**EXERCISE OBJECTIVE:**
Please take the entries below from the first line through the line containing "points = [vertex.co" and repeat them exactly, leaving out everything after.
________________________________________
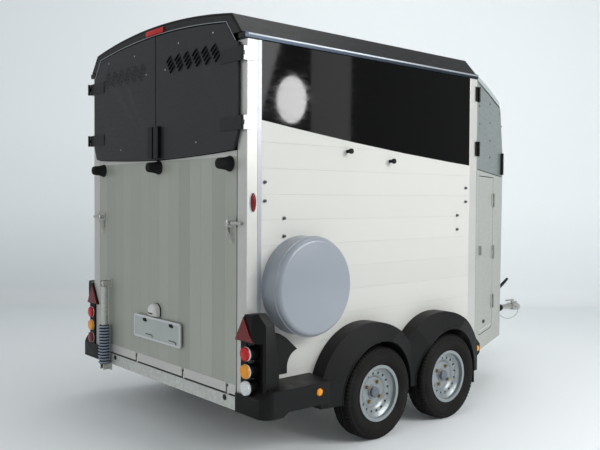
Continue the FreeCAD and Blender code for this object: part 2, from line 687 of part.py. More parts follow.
def spring_gaiter():
    """Ribbed gaiter round the spring, with the lower eye."""
    foot, rib, count = GAITER_FOOT, RIB_PITCH, RIB_COUNT
    rows = [(0, foot - 10)]
    for i in range(count):
        z = foot + rib * i
        rows += [(GAITER_R, z), (GAITER_R, z + rib * 0.55), (GAITER_R - 8, z + rib * 0.7),
                 (GAITER_R - 8, z + rib)]
    rows += [(0, foot + rib * count)]
    face = Part.Face(Part.makePolygon([V(r, 0, z) for r, z in rows + rows[:1]]))
    gaiter = face.revolve(V(0, 0, 0), V(0, 0, 1), 360)
    eye = rod(V(0, -EYE_HALF, 0), V(0, EYE_HALF, 0), EYE_R)
    neck = Part.makeCylinder(EYE_R - 3, foot, V(0, 0, 0))
    piece = fuse([gaiter, neck, eye]).cut(rod(V(0, -EYE_HALF - 6, 0), V(0, EYE_HALF + 6, 0), PIN_R + RUN_FIT))
    piece.translate(V(STRUT_X, STRUT_Y, STRUT_LOW))
    return piece


def spring_bar():
    """Bar above the gaiter with the top eye."""
    low = STRUT_LOW + GAITER_FOOT + RIB_PITCH * RIB_COUNT + 0.3
    tube = Part.makeCylinder(STRUT_TUBE_R, STRUT_TOP - EYE_R - 8 - low, V(0, 0, low))
    eye = rod(V(0, -EYE_HALF, STRUT_TOP), V(0, EYE_HALF, STRUT_TOP), EYE_R)
    neck = Part.makeCylinder(EYE_R - 3, 30, V(0, 0, STRUT_TOP - 30))
    piece = fuse([tube, neck, eye])
    piece = piece.cut(rod(V(0, -EYE_HALF - 6, STRUT_TOP), V(0, EYE_HALF + 6, STRUT_TOP), PIN_R + RUN_FIT))
    piece.translate(V(STRUT_X, STRUT_Y, 0))
    return piece


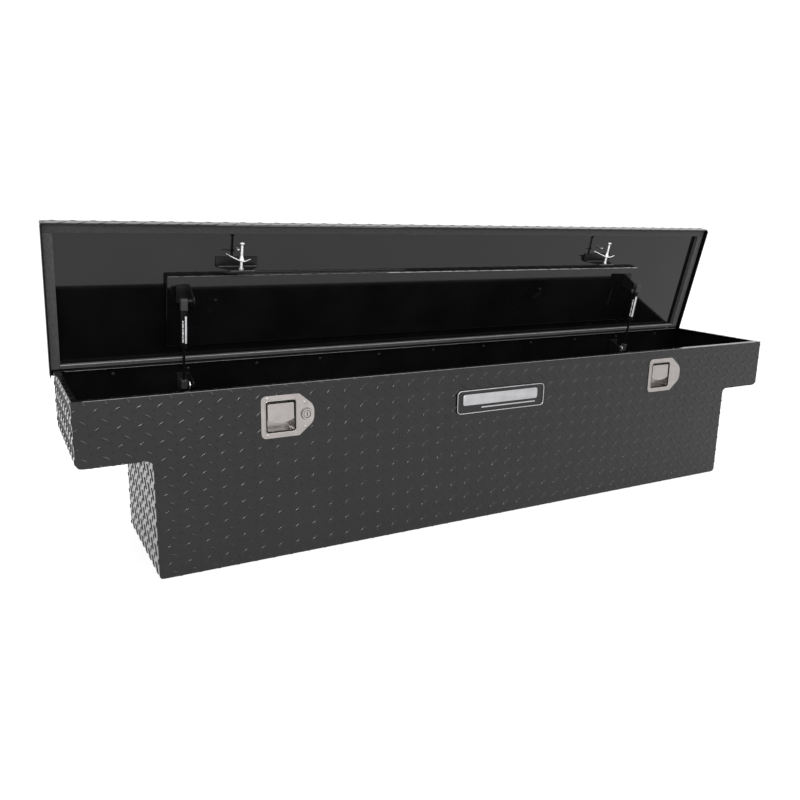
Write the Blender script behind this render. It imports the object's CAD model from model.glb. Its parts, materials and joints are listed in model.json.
"""Looks of the truck tool box: black coated tread plate, stainless latches, zinc strikers, foam seals."""

import json
import math

import bmesh
import bpy
from mathutils import Matrix, Vector


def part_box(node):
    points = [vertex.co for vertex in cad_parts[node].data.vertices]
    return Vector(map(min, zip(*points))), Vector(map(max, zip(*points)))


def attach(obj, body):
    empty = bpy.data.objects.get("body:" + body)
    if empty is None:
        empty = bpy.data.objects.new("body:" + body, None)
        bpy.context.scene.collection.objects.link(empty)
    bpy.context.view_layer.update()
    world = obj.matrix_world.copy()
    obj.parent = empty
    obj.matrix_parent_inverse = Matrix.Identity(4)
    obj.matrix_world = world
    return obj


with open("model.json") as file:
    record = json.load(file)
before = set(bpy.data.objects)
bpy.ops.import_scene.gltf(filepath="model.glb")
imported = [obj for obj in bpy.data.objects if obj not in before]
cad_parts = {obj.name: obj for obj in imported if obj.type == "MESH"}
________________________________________
**RESULT OF THIS EXERCISE:**
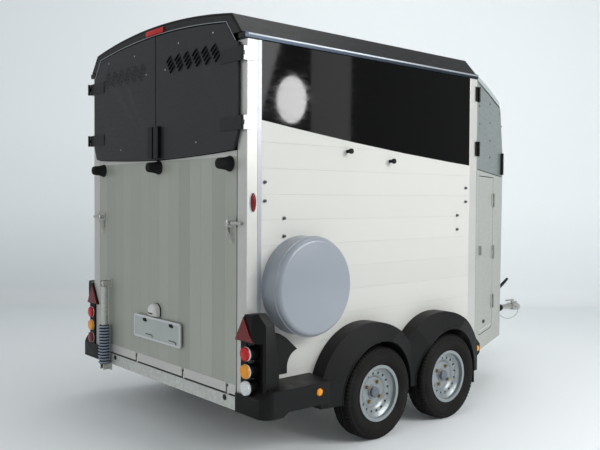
Continue the FreeCAD and Blender code for this object: part 2, from line 687 of part.py. More parts follow.
def spring_gaiter():
    """Ribbed gaiter round the spring, with the lower eye."""
    foot, rib, count = GAITER_FOOT, RIB_PITCH, RIB_COUNT
    rows = [(0, foot - 10)]
    for i in range(count):
        z = foot + rib * i
        rows += [(GAITER_R, z), (GAITER_R, z + rib * 0.55), (GAITER_R - 8, z + rib * 0.7),
                 (GAITER_R - 8, z + rib)]
    rows += [(0, foot + rib * count)]
    face = Part.Face(Part.makePolygon([V(r, 0, z) for r, z in rows + rows[:1]]))
    gaiter = face.revolve(V(0, 0, 0), V(0, 0, 1), 360)
    eye = rod(V(0, -EYE_HALF, 0), V(0, EYE_HALF, 0), EYE_R)
    neck = Part.makeCylinder(EYE_R - 3, foot, V(0, 0, 0))
    piece = fuse([gaiter, neck, eye]).cut(rod(V(0, -EYE_HALF - 6, 0), V(0, EYE_HALF + 6, 0), PIN_R + RUN_FIT))
    piece.translate(V(STRUT_X, STRUT_Y, STRUT_LOW))
    return piece


def spring_bar():
    """Bar above the gaiter with the top eye."""
    low = STRUT_LOW + GAITER_FOOT + RIB_PITCH * RIB_COUNT + 0.3
    tube = Part.makeCylinder(STRUT_TUBE_R, STRUT_TOP - EYE_R - 8 - low, V(0, 0, low))
    eye = rod(V(0, -EYE_HALF, STRUT_TOP), V(0, EYE_HALF, STRUT_TOP), EYE_R)
    neck = Part.makeCylinder(EYE_R - 3, 30, V(0, 0, STRUT_TOP - 30))
    piece = fuse([tube, neck, eye])
    piece = piece.cut(rod(V(0, -EYE_HALF - 6, STRUT_TOP), V(0, EYE_HALF + 6, STRUT_TOP), PIN_R + RUN_FIT))
    piece.translate(V(STRUT_X, STRUT_Y, 0))
    return piece


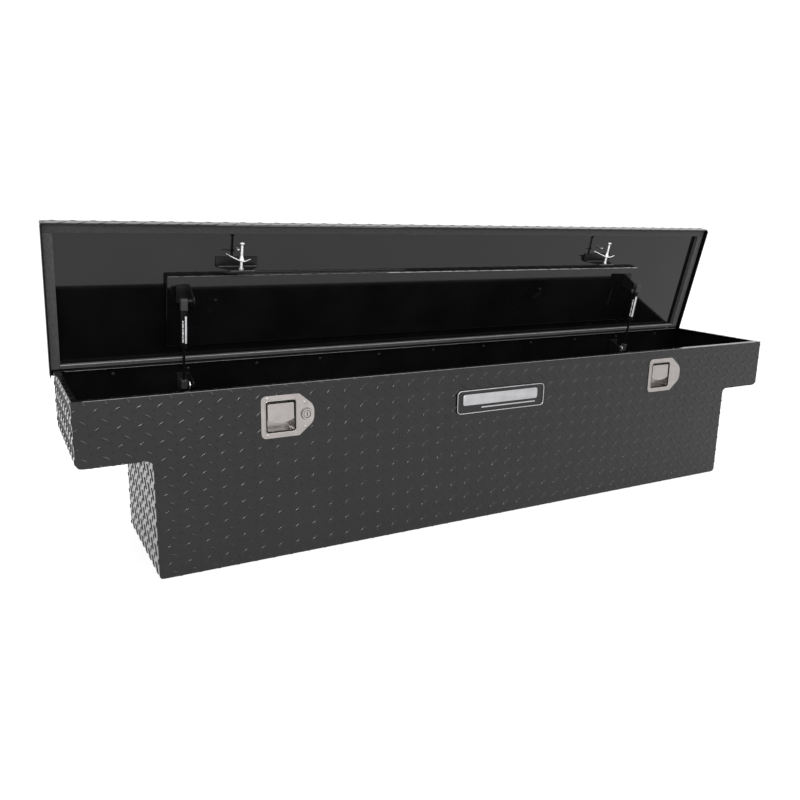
Write the Blender script behind this render. It imports the object's CAD model from model.glb. Its parts, materials and joints are listed in model.json.
"""Looks of the truck tool box: black coated tread plate, stainless latches, zinc strikers, foam seals."""

import json
import math

import bmesh
import bpy
from mathutils import Matrix, Vector


def part_box(node):
    points = [vertex.co for vertex in cad_parts[node].data.vertices]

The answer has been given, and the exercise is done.